Does the construction industry have the capacity and capability to rebuild after Cyclone Gabrielle?


Suzanne Wilkinson

Author: Professor Suzanne Wilkinson - Associate Dean Research, Professor of Construction Management, School of Built Environment, Massey University

Researchers at Massey University, School of the Built Environment, have been working on the problem of how to ensure that the capacity and capability of the construction industry is able to meet the pipeline of work. A programme of work, called CanConstructNZ, is identifying the gaps in New Zealand’s construction capacity and capability, mapping them against the needs of future construction projects. 

Already we have discovered that the full pipeline of work is unclear. There is missing data on the full amount of construction that will be procured in the next 5 -10 years. Untangling the structures and resources used in the construction industry has also been identified as an additional challenge.  For instance, Tier 1 contractors use other Tier contractors in their bidding and construction work. Bidding is a difficult task, if no bids are won, companies face difficulties such as cash flow and retention of staff. If more bids than expected are won, companies face different difficulties including not being able to meet the project timeframes.

When a major disaster happens, such as Cyclone Gabrielle, the likelihood of construction costs and time overruns is increased, and the supply and demand problems become harder to predict.

After the Christchurch earthquakes, the Canterbury construction industry was short of many construction skills, including trades, engineers, and truck and machinery drivers. There was a lack of accurate information which caused uncertainty in the industry including in whether, or not, to invest in new staff, locations, and equipment.

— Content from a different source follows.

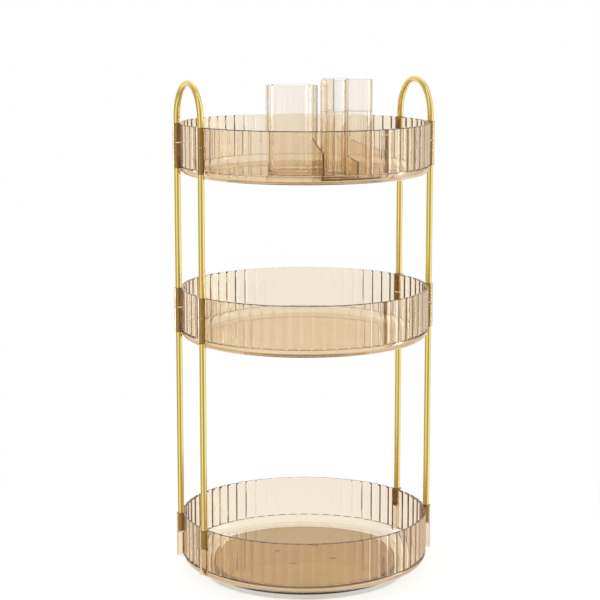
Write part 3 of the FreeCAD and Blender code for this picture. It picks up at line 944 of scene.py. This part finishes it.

Construction companies require certainty, transparency, and good information to plan effectively. This is especially important during disaster recovery. If there is a vacuum of information, businesses will fill this vacuum with their own assessments. Forecasting future workload needs to be accurate so that construction businesses can make decisions for their workforce and business operations.

Building back better and increasing resilience have been mooted as rebuilding and recovery approaches, however it’s hard to put these into practice, and the construction industry does not know what these approaches mean for their businesses. The construction industry will experience changes in staffing and will need to train for new technologies and techniques. They may face shortages of resources, including people, plant and equipment.

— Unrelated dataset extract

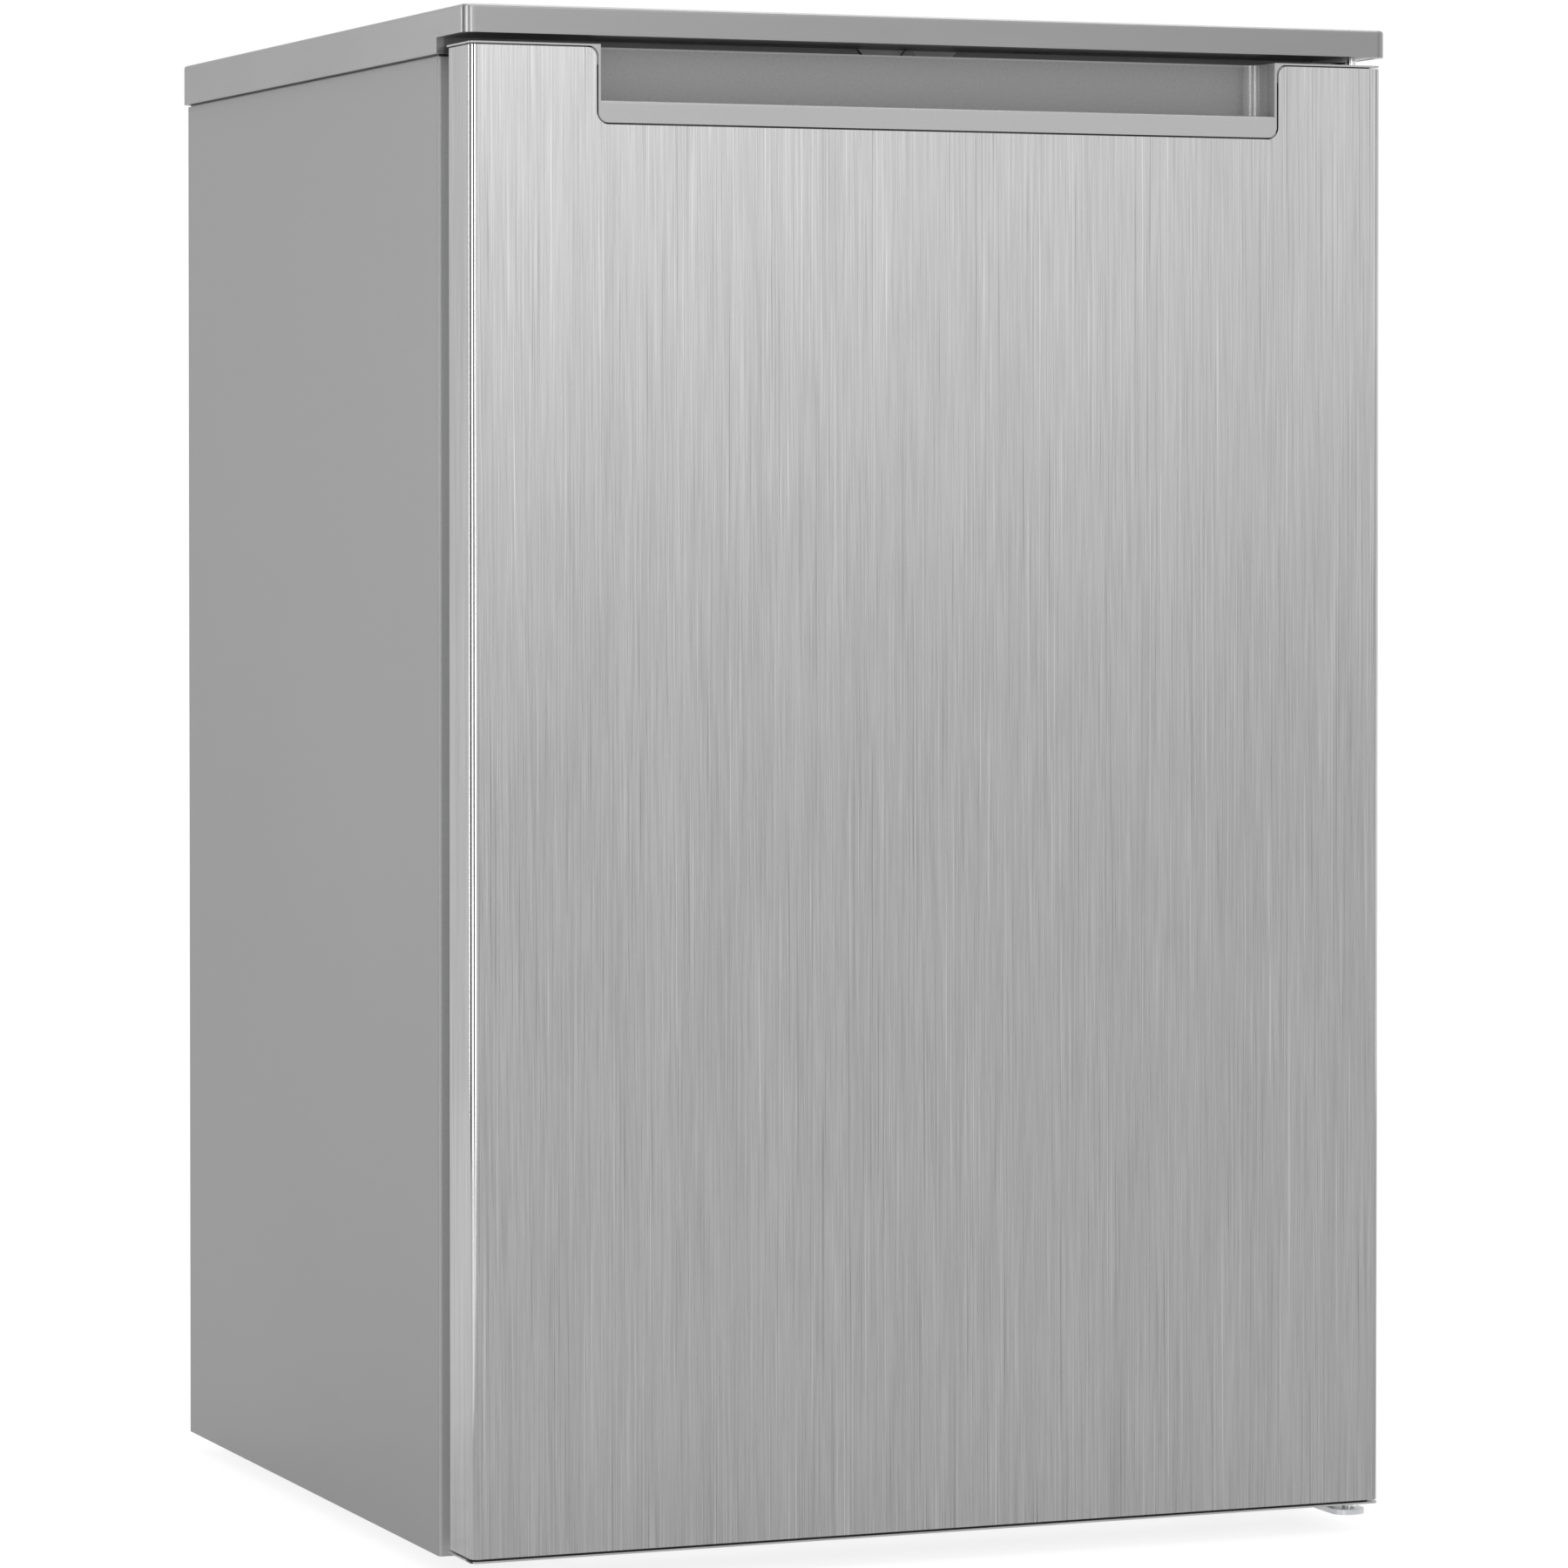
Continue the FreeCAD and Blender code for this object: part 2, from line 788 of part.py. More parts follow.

Procurement practices need to change so that the rebuild from an event such as Cyclone Gabrielle is focussed on whole-of-life best value approaches, including collaborative arrangements such as alliances and partnering, rather than lowest price tendering.

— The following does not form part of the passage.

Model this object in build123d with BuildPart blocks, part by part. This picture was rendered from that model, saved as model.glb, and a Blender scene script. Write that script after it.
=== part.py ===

Overall, a clear recovery strategy is needed which brings together multi-agencies and industry; utilities; recovery and rebuilding agencies; welfare and local community organisations, to work out what it means to build back better and increase resilience at a local level.

The construction industry has an important role to play in recovery and rebuilding post-Gabrielle, but unless the industry is incorporated into strategic planning, and expectations are clear, the problems faced during the Christchurch recovery and rebuild will be repeated.